Fracking in Colorado: the unavoidable consequences

5 March 2019

Scribe staff

scribe@uccs.edu

    After a few years of fracking going under the radar: its back and its “booming”. With Weld County, and Colorado’s Front Range being one of the most prominent fracking locations across the country, students should be aware and educated about what is occurring in their home states environment, and how it could affect them.

    According to an article by The New York Times, Drilling applications in the state have risen 70 percent in just a year, while the area north of Denver is expected to double in population by 2050.

    A question due to this occurrence must be asked: is money and production more important than our safety and the well-being of our environment? While oil and gas is a large industry, especially in Colorado, supporting 232,900 of jobs, according to the American Petrolium Institute (API), it does not necessarily have to operate a hazardous “828 feet” away from a middle school, according to The New York Times.

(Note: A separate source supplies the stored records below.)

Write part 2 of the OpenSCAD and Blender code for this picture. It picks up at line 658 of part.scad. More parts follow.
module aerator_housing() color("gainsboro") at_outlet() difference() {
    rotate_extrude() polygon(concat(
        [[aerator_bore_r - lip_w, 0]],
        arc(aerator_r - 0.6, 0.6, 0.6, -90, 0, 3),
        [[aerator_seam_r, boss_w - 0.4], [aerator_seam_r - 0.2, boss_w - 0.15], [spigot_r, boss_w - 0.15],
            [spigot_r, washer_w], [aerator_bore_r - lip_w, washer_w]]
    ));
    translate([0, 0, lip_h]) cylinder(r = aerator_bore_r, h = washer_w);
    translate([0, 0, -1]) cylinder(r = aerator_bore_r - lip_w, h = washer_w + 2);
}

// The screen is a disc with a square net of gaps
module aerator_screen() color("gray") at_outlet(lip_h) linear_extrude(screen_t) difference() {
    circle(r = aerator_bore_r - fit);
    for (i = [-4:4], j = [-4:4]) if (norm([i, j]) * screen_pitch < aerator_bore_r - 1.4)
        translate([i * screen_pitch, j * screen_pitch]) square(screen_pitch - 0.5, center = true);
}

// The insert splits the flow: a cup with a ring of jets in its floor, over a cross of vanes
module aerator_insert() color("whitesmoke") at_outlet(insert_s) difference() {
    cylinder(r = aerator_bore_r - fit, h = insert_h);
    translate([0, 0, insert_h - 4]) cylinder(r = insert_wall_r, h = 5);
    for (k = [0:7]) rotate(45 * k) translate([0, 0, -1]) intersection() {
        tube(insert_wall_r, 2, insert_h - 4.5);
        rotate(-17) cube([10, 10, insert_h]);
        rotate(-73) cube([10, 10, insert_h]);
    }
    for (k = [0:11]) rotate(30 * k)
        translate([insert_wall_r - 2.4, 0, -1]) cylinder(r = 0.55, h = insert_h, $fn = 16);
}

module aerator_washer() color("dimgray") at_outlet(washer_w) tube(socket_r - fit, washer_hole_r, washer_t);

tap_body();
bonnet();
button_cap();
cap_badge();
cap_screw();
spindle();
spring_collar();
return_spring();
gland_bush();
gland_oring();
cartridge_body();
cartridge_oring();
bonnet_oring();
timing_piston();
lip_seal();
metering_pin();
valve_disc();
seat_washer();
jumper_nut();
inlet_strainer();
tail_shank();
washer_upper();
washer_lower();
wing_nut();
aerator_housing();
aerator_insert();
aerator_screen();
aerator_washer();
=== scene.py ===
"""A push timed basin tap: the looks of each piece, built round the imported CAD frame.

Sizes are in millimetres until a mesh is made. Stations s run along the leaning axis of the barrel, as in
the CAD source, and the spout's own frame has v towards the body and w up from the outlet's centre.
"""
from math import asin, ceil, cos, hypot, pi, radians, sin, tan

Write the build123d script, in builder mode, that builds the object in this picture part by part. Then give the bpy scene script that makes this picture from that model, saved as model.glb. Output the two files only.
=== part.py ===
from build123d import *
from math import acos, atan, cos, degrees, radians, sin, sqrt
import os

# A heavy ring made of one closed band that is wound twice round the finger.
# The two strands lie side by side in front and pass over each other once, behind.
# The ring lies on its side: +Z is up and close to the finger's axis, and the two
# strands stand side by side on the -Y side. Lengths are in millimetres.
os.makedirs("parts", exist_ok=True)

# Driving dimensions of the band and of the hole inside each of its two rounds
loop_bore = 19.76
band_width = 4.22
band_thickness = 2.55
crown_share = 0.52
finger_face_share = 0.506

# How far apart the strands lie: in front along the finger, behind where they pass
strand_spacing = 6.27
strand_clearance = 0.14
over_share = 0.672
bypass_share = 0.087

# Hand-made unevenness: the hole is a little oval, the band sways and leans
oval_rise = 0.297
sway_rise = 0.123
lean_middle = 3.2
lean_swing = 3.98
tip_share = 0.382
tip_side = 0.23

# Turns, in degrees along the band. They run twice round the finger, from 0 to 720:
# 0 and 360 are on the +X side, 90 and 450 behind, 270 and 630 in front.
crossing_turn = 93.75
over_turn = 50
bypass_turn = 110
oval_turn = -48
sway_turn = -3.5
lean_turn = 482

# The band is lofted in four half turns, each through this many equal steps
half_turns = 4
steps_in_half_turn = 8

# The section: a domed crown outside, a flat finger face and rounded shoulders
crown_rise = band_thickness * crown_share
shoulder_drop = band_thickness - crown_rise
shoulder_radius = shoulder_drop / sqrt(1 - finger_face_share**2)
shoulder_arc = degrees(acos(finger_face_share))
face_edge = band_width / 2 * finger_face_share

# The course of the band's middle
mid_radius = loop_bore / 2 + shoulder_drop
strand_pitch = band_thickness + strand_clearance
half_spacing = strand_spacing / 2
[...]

    An industry, however detrimental to a state’s environmental stability, that contributes as much as oil and gas does for Colorado, contributing $32 billion a year to the state’s economy according to The New York Times is bound to stick around no matter the health or safety risks.

    This is one of the most controversial environmental issues that is reoccurring in Colorado, and is an ever changing industry that people have differing opinions on. For example, if the court decides the state must consider health first, said Sharon Jacobs, a law professor at the University of Colorado, it could have sweeping effects, raising the bar for new permits, also according to The New York Times.

    Fracking is something that is necessary for the job support in Colorado, but could also be approached differently. If health was put first, then fracking wouldn’t be occurring in such close proximity to children who are trying to learn. There is only so much benefit a state can receive from natural resources and extensive jobs, until health and safety take precedence.

    Our nation as a whole needs to prioritize human lives over money. Yes, fracking is providing jobs for large amounts of American citizens, but we must think about the affect of the industry on human health, safety and our environment. Educating ourselves on the issue is the first step, especially for college students our age that can now vote on these issues, and representatives for our state that take a specific stance on oil, gas and fracking.

    According to The New York Times, the fight over the project is complicated by the fact that the largely conservative county has benefited enormously from oil and gas, which has flooded the region with money and jobs and is embraced by much of the community.

     However, in December of 2018, according to this same article, an explosion caused a fire which badly burned a worker, and lasted for several hours: this is when we must be concerned about an operation taking place so close to a school.

    Regardless of the stance taken with this reality, it is important to stay educated and in-the-know. How could this industry in Colorado be affecting you, your family, or loved ones, and what will you do about it?

    When are safety and healthy more important than money and jobs, and where do we draw the line?